Now one of the most interesting point of analysis I previously found involved the discrepancy between Belmont prep winners and Belmont prep losers. Did that trend hold true for this BC as well?
...sort of! Belmont losers did do better, and in fact both juvenile race winners fit that profile, but none of the winners did particularly well this year. I'd say the jury is still out in this regard, but if I had to take something away from it, I'd say that as bettors we do tend to value prep wins more than we apparently should.

One last thing. Much has been made of the apparent dead rail on Friday and Saturday, by which I mean it's something I've complained about a decent amount. I wanted to see if that assumption was backed up by more than just the eye test, so I divided the dirt competitors into groups and did this:
Keep in mind that post position doesn't always reflect where a horse ends up during a race, and posts 1-4 had slightly higher odds than the others (median ~20-1 vs 14-1 and 15-1). This also could be completely normal; I haven't yet input this data from previous years. It's also a pretty arbitrary way to divide up these horses. And with all that said, the result is... a shrug of the shoulders. Posts 1-4 did perform worse relative to outside posts if you look at the median, but it's not statistically significant or all that close to significance. I do plan on re-examining this angle using Trakus data at some point in the future.

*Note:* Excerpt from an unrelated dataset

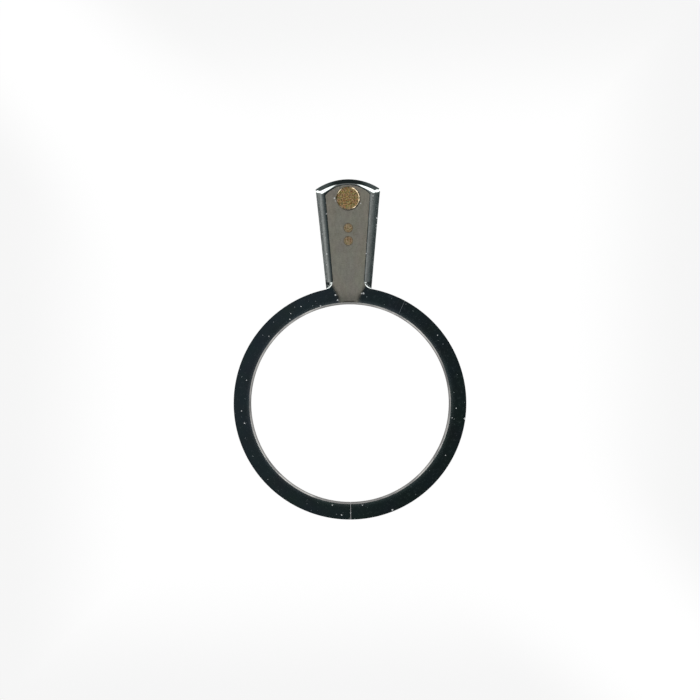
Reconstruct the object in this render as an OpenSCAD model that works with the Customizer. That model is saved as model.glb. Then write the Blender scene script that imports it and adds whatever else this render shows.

So that sums up what I have for the 2017 BC- but I'm very happy to take requests if anyone is interested in examining other trends. Happily, I now have a year to perfect the system and we have plenty of previous Churchill BCs to examine. I'm also hoping to adapt this system for the Triple Crown, so expect to see it again in six months or so. In the meantime, I'd like to sincerely thank you all for taking the time to read and comment on this work!